E não é menos incrível, que bandidos ricos, poderosos e cheios de artimanhas, envolvidos com drogas e desvios de dinheiro para o exterior, continuem com mandato, gozem do direito da diminuição de suas penas por delações premiadas, cumpram pena domiciliar e tenham suas mulheres, filhas ou irmãs liberadas para cuidar de filhos ou viajar ao exterior, enquanto outros, sobretudo os delatados por estes, ficam à mercê da cadeia e do foco, merecendo ou não.

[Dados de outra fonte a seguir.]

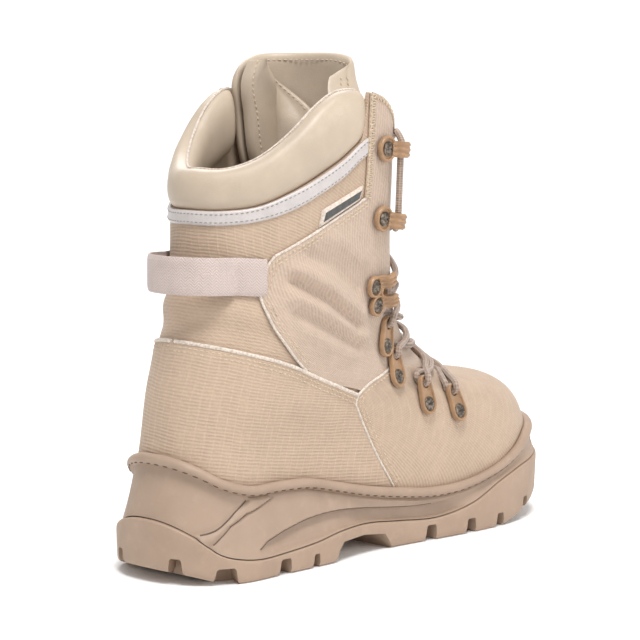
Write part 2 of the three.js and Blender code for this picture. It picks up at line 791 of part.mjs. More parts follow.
// The padded roll on the wall's top, from one eyestay round the back to the other. Its foot is
// sewn a little way down the wall's inner face.
function makeCollarPad() {
  const stations = 15;
  const corners = 8;
  const list = [];
  for (let i = 0; i <= stations; i += 1) {
    list.push({ side: -1, around: padStart + 0.01 + (0.99 - padStart) * (i / stations) });
  }
  for (let i = stations - 1; i >= 0; i -= 1) {
    list.push({ side: 1, around: padStart + 0.01 + (0.99 - padStart) * (i / stations) });
  }
  const sections = list.map(({ side, around }) => {
    const low = ringAtHeight(side, around, collarHeight(around, 'padFoot') - collarPadSeam);
    const high = ringAtHeight(side, around, collarHeight(around, 'top'));
    const foot = onUpper(low, side, around);
    const brow = onUpper(high, side, around);
    const normal = normalAt((low + high) / 2, side, around);
    const middle = foot.clone().lerp(brow, 0.5).addScaledVector(normal, -collarPadSink);
    const rise = brow.clone().sub(foot).multiplyScalar(0.5);
    const section = [];
    for (let k = 0; k < corners; k += 1) {
      const angle = (2 * Math.PI * k) / corners + Math.PI / corners;
      const out = Math.cos(angle) * collarPadThickness * 0.5;
      section.push(middle.clone().addScaledVector(normal, out).addScaledVector(rise, Math.sin(angle)));
    }
    return section;
  });
  return loftBody(sections);
}

// The webbing loop stands off the back of the shaft, its ends sewn under the ankle panels.
function makePullStrap() {
  const across = 18;
  const outer = [];
  const inner = [];
  for (let i = 0; i <= across; i += 1) {
    const u = (2 * i) / across - 1;
    const side = u < 0 ? -1 : 1;
    const around = 1 - (1 - strapEnd) * Math.abs(u);
    const t = strapRing;
    const off = seatGap + facetRoom + strapStandOff * Math.max(0, Math.cos((u * Math.PI) / 1.25)) ** 0.8;
    const column = onUpper(t, side, around);
    const normal = normalAt(t, side, around);
    normal.z = 0;
    normal.normalize();
    const low = column.clone().addScaledVector(normal, off + strapSeat);
    low.z -= strapWidth / 2;
    const high = low.clone();
    high.z += strapWidth;
    outer.push([low, high].map((corner) => corner.clone().addScaledVector(normal, strapThickness)));
    inner.push([low, high]);
  }
  return sheetBody(outer, inner, false, null);
}

// The ring just over the cup's bead, where a panel's foot shows.
function overBead(side, around) {
  return ringAtHeight(side, around, beadTop(side, around) + seamWidth);
}

// The vamp's panel wraps the forefoot up to the throat's base and back to its rear seam.
function makeVampPanel() {
  return makePanel((u, v) => {
    const side = u < 0.5 ? -1 : 1;
    const w = Math.abs(2 * u - 1);
    const foot = overBead(side, w * vampRear[0].around);
    const t = foot + (along(vampTop, 'across', 'ring', w) - foot) * v;
    return { t, side, around: w * along(vampRear, 'ring', 'around', t) };
  }, 24, 7);
}

// The counter's panel wraps the heel between the two rear seams of the vamp.
function makeCounterPanel() {
  const corner = counterTop[0].around;
  return makePanel((u, v) => {
    const side = u < 0.5 ? 1 : -1;
    const w = Math.abs(2 * u - 1);
    const foot = overBead(side, 1 - w * (1 - vampRear[2].around));
    const high = along(counterTop, 'around', 'ring', 1 - w * (1 - corner));
    const t = foot + (high - foot) * v;
    const front = along(vampRear, 'ring', 'around', t) + seamWidth / halfRing(t, side).length;
    return { t, side, around: 1 - w * (1 - front) };
  }, 26, 4);
}

// The ankle's panel lies between the eyestay, the counter's seam and its own slanting rear edge.
function makeAnklePanel(side) {
  return makePanel((u, v) => {
    const low = along(ankleFoot, 'across', 'ring', u);
    const high = along(ankleTop, 'across', 'ring', u);
    const t = low + (high - low) * v;
    const rear = along(ankleRear, 'ring', 'around', t);
    return { t, side, around: panelFront + (rear - panelFront) * u };
  }, 7, 6);
}

// The eyestay's strip runs beside the throat from the instep up to the collar.
function makeEyestay(side) {
  return makePanel((u, v) => {
    const low = along(stayFoot, 'across', 'ring', u);
    const topAround = stayFront + (stayRear - stayFront) * u;
    const high = ringAtHeight(side, topAround, collarHeight(topAround, 'top') - seamWidth);
    const t = low + (high - low) * v;
    const front = (throatHalf(t) + seamWidth / 2) / halfRing(t, side).length;
    return { t, side, around: front + (stayRear - front) * u };
  }, 6, 8);
}

// The reflective band runs round the shaft under the pad.
function makeBand() {
  return makePanel((u, v) => {
    const side = u < 0.5 ? 1 : -1;
    const w = Math.abs(2 * u - 1);
    const around = 1 - w * (1 - padStart);
    const low = collarHeight(around, 'bandFoot');
    const high = collarHeight(around, 'padFoot') - seamWidth / 2;
    return { t: ringAtHeight(side, around, low + (high - low) * v), side, around };
  }, 24, 1);
}

// A plain tab sewn into the outer ankle panel's top edge.
function makeLabel() {
  const ankleRearTop = ankleRear[ankleRear.length - 1].around;
  return makePanel((u, v) => {
    const around = labelFront + (labelRear - labelFront) * u + labelSlant * v;
    const edge = (around - panelFront) / (ankleRearTop - panelFront);
    const t = along(ankleTop, 'across', 'ring', edge) + labelDrop + labelHeight * v;
    return { t, side: -1, around };
  }, 3, 1);
}

// A small frame on the upper's face: x to the throat, z out of the face.
function seatOn(mesh, spot, side, lift, towards) {
  const point = place(spot.ring, side, spot.around, lift);
  const out = normalAt(spot.ring, side, spot.around);
  const ahead = towards.clone().sub(point);
  ahead.addScaledVector(out, -ahead.dot(out)).normalize();
  const across = new THREE.Vector3().crossVectors(out, ahead);
  mesh.matrixAutoUpdate = true;
  mesh.setRotationFromMatrix(new THREE.Matrix4().makeBasis(ahead, across, out));
  mesh.position.copy(point);
}

const sideName = { '-1': 'outer', 1: 'inner' };
const seatLift = seatGap + facetRoom + panelThickness + hardwareClearance;

function loopPlate() {
  const shape = new THREE.Shape();
  const radius = loopWidth / 2;
  const far = loopLength - radius - loopNeckRadius;
  shape.absarc(0, 0, radius, Math.PI / 2, (3 * Math.PI) / 2, false);
  shape.absarc(far, 0, loopNeckRadius, -Math.PI / 2, Math.PI / 2, false);
  const hole = new THREE.Path();
  hole.absarc(far, 0, loopHoleRadius, 0, 2 * Math.PI, true);
  shape.holes.push(hole);
  const settings = { depth: loopThickness, bevelEnabled: false, curveSegments: 4 };
  return new THREE.ExtrudeGeometry(shape, settings);
}

function rivetHead() {
  const profile = [
    new THREE.Vector2(0, 0),
    new THREE.Vector2(rivetRadius, 0),
    new THREE.Vector2(rivetRadius * 0.8, rivetRise * 0.7),
    new THREE.Vector2(0, rivetRise),
  ];
  return new THREE.LatheGeometry(profile, 7).rotateX(Math.PI / 2);
}

// The hook's plate with an arm that rises and bends out towards the shin.
function hookBody(plates) {
  const shape = new THREE.Shape();
  shape.absarc(0, 0, hookPlateRadius, 0, 2 * Math.PI);
  const settings = { depth: loopThickness, bevelEnabled: false, curveSegments: 5 };
  const disc = new THREE.ExtrudeGeometry(shape, settings);
  let solid = null;
  for (const y of plates) {
    const plate = toSolid(disc.clone().translate(0, y, 0));
    solid = solid ? solid.add(plate) : plate;
  }
  const root = rivetRadius + 1;
  const post = hookReach - laceTurnReach - hookPostDepth;
  const under = loopThickness + hookArmRise;
  const over = under + hookArmThickness;
  const arm = new THREE.Shape();
  arm.moveTo(root, 0);
  arm.lineTo(post + hookPostDepth, 0);
  arm.lineTo(post + hookPostDepth, under);
  arm.lineTo(hookReach + hookArmReach, under);
  arm.lineTo(hookReach + hookArmReach, over);
  arm.lineTo(post, over);
  arm.lineTo(post, loopThickness);
  arm.lineTo(root, loopThickness);
  const armBody = new THREE.ExtrudeGeometry(arm, { depth: hookArmWidth, bevelEnabled: false });
  armBody.rotateX(Math.PI / 2);
  for (const y of plates) {
    solid = solid.add(toSolid(armBody.clone().translate(0, y + hookArmWidth / 2, 0)));
  }
  return fromSolid(solid);
}

function addRivet(name, parent, y) {
  const rivet = add(name, rivetHead(), colours.metal, 0.35, 1);
  const shift = new THREE.Vector3(0, y, loopThickness + seatGap).applyQuaternion(parent.quaternion);
  rivet.quaternion.copy(parent.quaternion);
  rivet.position.copy(parent.position).add(shift);
}

// Loops, hooks and rivets on both sides. Returns where the lace turns at each, from the lowest up.
function makeHardware() {
  const turns = { '-1': [], 1: [] };
  for (const side of [-1, 1]) {
    laceLoops.forEach((spot, i) => {
      const centre = onUpper(Math.max(spot.ring + aimRings, lowestAimRing), side, 0);
      const loop = add(`lace_loop_${i + 1}_${sideName[side]}`, loopPlate(), colours.plastic, 0.5);
      seatOn(loop, spot, side, seatLift, centre);
      addRivet(`rivet_${i + 1}_${sideName[side]}`, loop, 0);
      const reach = loopLength - loopWidth / 2 + laceTurnReach;
      const tip = new THREE.Vector3(reach, 0, loopThickness / 2);
      turns[side].push(tip.applyQuaternion(loop.quaternion).add(loop.position));
    });
    const toFront = (spot) => onUpper(spot.ring, side, 0);
    const plates = [-hookSpacing / 2, hookSpacing / 2];
    const pair = add(`double_hook_${sideName[side]}`, hookBody(plates), colours.plastic, 0.5);
    seatOn(pair, doubleHookAt, side, seatLift, toFront(doubleHookAt));
    plates.forEach((y, i) => addRivet(`rivet_${5 + i}_${sideName[side]}`, pair, y));
    const crook = new THREE.Vector3(hookReach + 1, 0, loopThickness + hookArmRise / 2);
    turns[side].push(crook.clone().applyQuaternion(pair.quaternion).add(pair.position));
    hooks.forEach((spot, i) => {
      const hook = add(`hook_${i + 1}_${sideName[side]}`, hookBody([0]), colours.plastic, 0.5);
      seatOn(hook, spot, side, seatLift, toFront(spot));
      addRivet(`rivet_${7 + i}_${sideName[side]}`, hook, 0);
      turns[side].push(crook.clone().applyQuaternion(hook.quaternion).add(hook.position));
    });
  }
  return turns;
}

// The nearest ring and share around to a point beside the upper, and its distance from there.
function nearestOnUpper(point, side) {
  let best = { distance: Infinity };
  const ringStep = 0.1;
  const aroundStep = 0.01;
  for (let t = laceLoops[0].ring; t < rings.length - 1; t += ringStep) {
    for (let around = 0; around < panelFront; around += aroundStep) {
      const distance = onUpper(t, side, around).distanceTo(point);
      if (distance < best.distance) best = { t, around, distance };
    }
  }
  return best;
}

// One strand of lace between two turns, over the tongue by the ring given for its middle.
function strand(from, to, middleRing) {
  const steps = 6;
  const path = [];
  for (let i = 0; i <= steps; i += 1) {
    const u = (2 * i) / steps - 1;
    const end = u < 0 ? from : to;
    if (Math.abs(u) === 1) {
      path.push(end.point.clone());
      continue;
    }
    const part = Math.abs(u) ** 1.2;
    const t = middleRing + (end.t - middleRing) * part;
    const lift = laceLift + (end.distance - laceLift) * part;
    path.push(place(t, end.side, end.around * Math.abs(u), lift));
  }
  return tube(path);
}

function tube(path) {
  const sides = 5;
  const section = new THREE.Shape();
  for (let i = 0; i < sides; i += 1) {
    const angle = (2 * Math.PI * i) / sides;
    const x = (laceDiameter / 2) * Math.cos(angle);
    const y = (laceDiameter / 2) * Math.sin(angle);
    if (i === 0) section.moveTo(x, y);
    else section.lineTo(x, y);
  }
  const curve = new THREE.CatmullRomCurve3(path, false, 'centripetal');
  return toSolid(new THREE.ExtrudeGeometry(section, {
    steps: 6, bevelEnabled: false, extrudePath: curve,
  }));
}

// The lace bars the lowest loops, crosses between each pair above, and climbs to the top hooks.
function makeLace(turns) {
  const ends = {};
  for (const side of [-1, 1]) {
    ends[side] = turns[side].map((point) => ({ point, side, ...nearestOnUpper(point, side) }));
  }
  let lace = strand(ends[-1][0], ends[1][0], laceMiddles[0]);
  for (let i = 0; i < 5; i += 1) {
    lace = lace.add(strand(ends[-1][i], ends[1][i + 1], laceMiddles[i + 1]));
    lace = lace.add(strand(ends[-1][i + 1], ends[1][i], laceMiddles[i + 1]));
  }
  for (const side of [-1, 1]) {
    const [low, high] = [turns[side][5], turns[side][6]];
    const middle = low.clone().lerp(high, 0.5);
    middle.x += laceDiameter * 0.3;
    lace = lace.add(tube([low, middle, high]));
  }
  return fromSolid(lace);
}

add('upper', makeUpper(), colours.fabric, 0.85);
add('midsole', makeMidsole(), colours.rubber, 0.7);
add('outsole', makeOutsole(), colours.rubber, 0.75);
add('insole', makeInsole(), colours.insole, 0.9);
add('tongue', makeTongue(), colours.leather, 0.55);
add('collar_pad', makeCollarPad(), colours.leather, 0.55);
add('pull_strap', makePullStrap(), colours.webbing, 0.85);
add('vamp_panel', makeVampPanel(), colours.fabric, 0.85);
add('counter_panel', makeCounterPanel(), colours.fabric, 0.85);
add('ankle_panel_outer', makeAnklePanel(-1), colours.fabric, 0.85);
add('ankle_panel_inner', makeAnklePanel(1), colours.fabric, 0.85);
add('eyestay_outer', makeEyestay(-1), colours.fabric, 0.85);
add('eyestay_inner', makeEyestay(1), colours.fabric, 0.85);
add('reflective_band', makeBand(), colours.band, 0.5);
add('label_tab', makeLabel(), colours.label, 0.7);
const laceTurns = makeHardware();
add('lace', makeLace(laceTurns), colours.lace, 0.8);

export default boot;
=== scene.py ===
import math

import bpy
import numpy as np
from mathutils import Matrix, Vector


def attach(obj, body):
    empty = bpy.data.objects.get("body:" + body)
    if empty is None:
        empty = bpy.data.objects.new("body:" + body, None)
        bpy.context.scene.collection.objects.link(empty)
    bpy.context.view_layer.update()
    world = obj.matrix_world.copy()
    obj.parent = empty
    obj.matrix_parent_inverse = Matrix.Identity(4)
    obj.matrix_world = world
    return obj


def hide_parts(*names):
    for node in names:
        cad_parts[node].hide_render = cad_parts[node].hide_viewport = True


# The looks of a right-foot military boot. Lengths are millimetres until a mesh is made.
# +X is the toe, +Y the inner side, +Z up, and the origin is under the middle of the heel.

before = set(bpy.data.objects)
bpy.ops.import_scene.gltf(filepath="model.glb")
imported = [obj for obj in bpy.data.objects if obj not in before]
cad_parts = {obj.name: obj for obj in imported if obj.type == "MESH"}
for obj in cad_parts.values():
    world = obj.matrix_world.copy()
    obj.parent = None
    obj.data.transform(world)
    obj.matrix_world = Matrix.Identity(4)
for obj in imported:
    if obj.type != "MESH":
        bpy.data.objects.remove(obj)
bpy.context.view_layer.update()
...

Indignação seletividade, moralismo desigual e justiça parcial.

IV -

Vi o mundo comemorando, dias atrás, a reeleição para mais um mandato da Chanceler Alemã Angela Merkel que completará seus 16 anos como chefe do governo daquele país.
Se Chavez, Maduro, Lula, Mojica, Cristina ou Evo passassem de 4 anos em seus mandatos, já eram  considerados ditadores, implantadores do comunismo, do bolivarianismo e por aí vai.

A análise da política internacional tem olhos diferenciados, né? 

Bem como quando a mídia internacional e líderes de algumas nações, trataram de uma forma o cruel atentado aos jornalistas franceses do jornal Charlie Hebdo e agora se limitam, quando muito a comentar o terrível atentado na Somália do domingo passado.  Sem passeatas, sem comoção e sem grandes documentários, a mídia pareceu não "sofrer" tanto para noticiar o fato.
Neste sentido, boa parte da opinião pública vai no embalo.  Ninguém mudou o perfil nas redes sociais ou acrescentou bandeirinhas coloridas no fundo de suas imagens.

Alemães e outros europeus de pele e olhos claros, parecem despertar mais comoção do que latino-americanos e africanos.  Coisas do humanismo contraditório.